Forty-something-year-olds are the worst offenders

It has long been known that younger individuals waste the most, but this trend appears to be shifting: Young people have reduced their self-reported food waste from 2022 to 2023, while older individuals have increased theirs. Now, those aged between 40 and 50 waste the most.

The survey also shows that individuals who regularly harvest, hunt, cultivate, or fish their food report less waste than others, while those who frequently use take-away services report more waste.

The food industry's role and responsibility

Our report and research from the EU's Consumer Food Waste Forum indicates that the food industry and authorities bear a significant responsibility in aiding consumers to reduce waste. Shelf life, quality, packaging sizes, along with measures or nudges to assist consumers in making responsible choices during critical food waste moments, are areas where the food industry and authorities should further focus to help consumers waste less food.

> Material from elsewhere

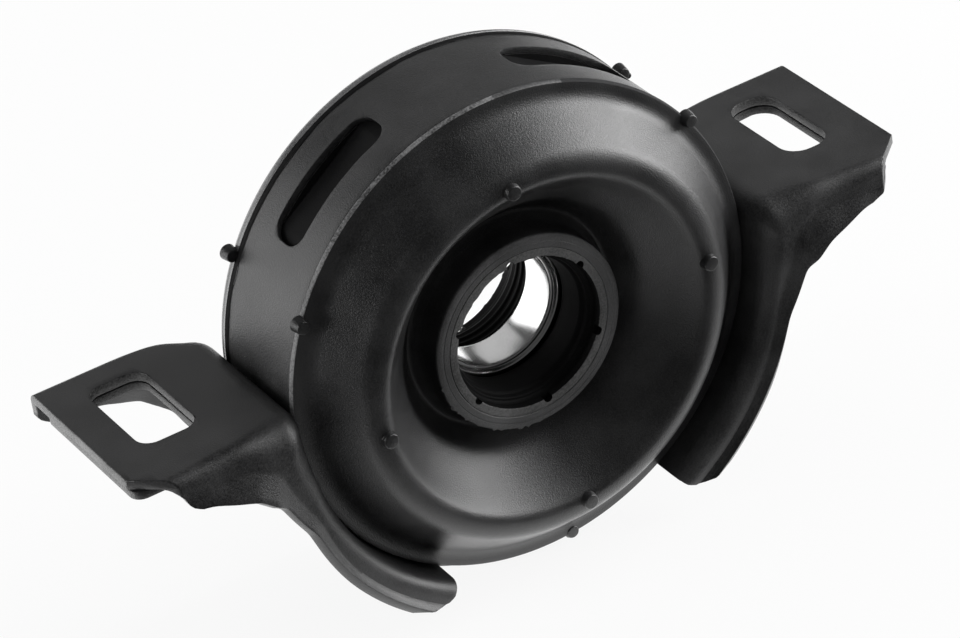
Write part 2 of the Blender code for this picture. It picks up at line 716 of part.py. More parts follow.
def saddle_gap_cutter(name, side):
    """Clears the walls below the ring, where only the strap under it runs from side to side."""
    below = 20 * MM
    start = FLANGE_END
    rounding = smooth_run(
        [
            (SADDLE_RADIUS - 3 * MM, start - math.radians(0.5)),
            (SADDLE_RADIUS + 3 * MM, start + math.radians(0.3)),
            (FLANGE_RADIUS - 1.6 * MM, start + math.radians(2.4)),
            (FLANGE_RADIUS + 0.3 * MM, start + math.radians(6.0)),
            (FLANGE_RADIUS + 2.0 * MM, start + math.radians(9.5)),
        ],
        2,
    )
    right = [(radius * math.cos(angle), radius * math.sin(angle)) for radius, angle in rounding]
    bottom = -FLANGE_RADIUS - below
    inner = -SADDLE_RADIUS * 0.5
    outline = [(0.02, inner)] + right + [(right[-1][0] + 1 * MM, bottom)]
    outline += [(-x, y) for x, y in reversed(outline)]
    depth = 40 * MM
    cutter = add_cutter(name, outline_mesh(name, outline, depth))
    cutter.rotation_euler.x = math.pi / 2
    cutter.location.y = side * (STRAP_HALF_WIDTH + depth / 2)
    return cutter


def make_bracket():
    mesh = pressed_mesh("bracket", ear_stations() + saddle_stations())
    bracket = add_piece("bracket", mesh, BLACK_PAINT)
    mirror = bracket.modifiers.new("other side", "MIRROR")
    mirror.merge_threshold = 0.00001
    give_thickness(bracket, SHEET)
    left_slot = slot_cutter("left_slot", -SLOT_SPREAD, LEFT_SLOT)
    right_slot = slot_cutter("right_slot", SLOT_SPREAD, RIGHT_SLOT)
    left_corner = corner_cutter("left_corner", -1)
    right_corner = corner_cutter("right_corner", 1)
    ends = [wall_end_cutter("left_end", -1), wall_end_cutter("right_end", 1)]
    gaps = [saddle_gap_cutter("front_gap", -1), saddle_gap_cutter("rear_gap", 1)]
    for cutter in (left_slot, right_slot, left_corner, right_corner, *ends, *gaps):
        cut(bracket, cutter)
    middle = STIFFENER_END - STIFFENER_LENGTH / 2
    outline = rounded_rectangle(STIFFENER_LENGTH, 2 * STIFFENER_HALF_WIDTH, STIFFENER_CORNER)
    height = SEAT_HEIGHT - SHEET - FIT_GAP - STIFFENER_SHEET / 2
    for name, side, cutter in (("left_stiffener", -1, left_slot), ("right_stiffener", 1, right_slot)):
        mesh = outline_mesh(name, outline, STIFFENER_SHEET)
        mesh.transform(Matrix.Translation((side * middle, 0, height)))
        cut(add_piece(name, mesh, BLACK_PAINT), cutter)


make_races()
make_shields()
make_balls()
make_cage()
make_sleeve()
make_dust_seals()
make_cushion()
make_ring()
make_bracket()
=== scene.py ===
import math

import bpy
import numpy as np
from mathutils import Matrix, Vector
from mathutils.bvhtree import BVHTree


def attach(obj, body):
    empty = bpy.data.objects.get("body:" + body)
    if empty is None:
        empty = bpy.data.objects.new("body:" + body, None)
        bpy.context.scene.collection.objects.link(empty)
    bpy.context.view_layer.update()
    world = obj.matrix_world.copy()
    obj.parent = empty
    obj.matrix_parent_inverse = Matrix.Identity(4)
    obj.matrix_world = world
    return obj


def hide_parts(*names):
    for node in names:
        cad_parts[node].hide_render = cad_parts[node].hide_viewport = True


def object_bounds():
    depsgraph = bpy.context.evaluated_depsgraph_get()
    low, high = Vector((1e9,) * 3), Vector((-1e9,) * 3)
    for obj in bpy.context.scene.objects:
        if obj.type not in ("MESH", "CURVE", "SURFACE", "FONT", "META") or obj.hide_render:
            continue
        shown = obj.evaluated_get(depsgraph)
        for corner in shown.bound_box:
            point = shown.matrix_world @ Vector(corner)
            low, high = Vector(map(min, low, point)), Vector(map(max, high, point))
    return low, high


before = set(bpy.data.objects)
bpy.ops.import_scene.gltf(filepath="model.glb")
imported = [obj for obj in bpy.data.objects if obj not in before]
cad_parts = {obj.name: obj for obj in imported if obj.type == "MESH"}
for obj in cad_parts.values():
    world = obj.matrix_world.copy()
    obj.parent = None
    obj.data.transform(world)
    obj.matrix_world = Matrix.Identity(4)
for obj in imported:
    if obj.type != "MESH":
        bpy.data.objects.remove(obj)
cad_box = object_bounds()

# The view. A plain white table under soft studio lamps, with the camera above the left front and
# tipped a little, so that the left ear comes forward and the bore's front end looks right and down.
for leftover in ("Cube", "Light", "Camera"):
    if leftover in bpy.data.objects:
        bpy.data.objects.remove(bpy.data.objects[leftover])
bpy.context.scene.view_settings.view_transform = "Standard"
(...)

More concretely, this involves:

  • The food industry developing and utilizing new technology and innovations to improve product quality and shelf life.
  • The food industry, for certain product categories, working on more flexible consumer packaging sizes (primarily applicable to bread, fruits and vegetables, and liquid dairy products).
  • The food industry and other entities developing new innovative digital and physical solutions (e.g., introducing 2D codes including expiration dates, smart refrigerators, storage solutions, apps, etc.) for better oversight, planning, reminders, and inspiration to consume food before it spoils (push notifications).
  • The food industry and authorities influencing consumer behavior in critical moments of food waste (planning, purchasing, storage, preparation, and consumption) by nudging on packaging and at the point of purchase and developing solutions to help consumers waste less.
  • The government funding research and innovations to better understand how to reduce food waste and increase the rate of reduction toward 2030 and beyond.

How to waste less bread?

In the Norwegian Research Council (NFR) financed project "Bread Rescuers," owned by Nofima, our researcher Aina Stensgård will investigate how the food industry can help consumers waste less, with a specific focus on bread. The project will test various consumer interventions and business strategies to reduce bread waste from production to consumption.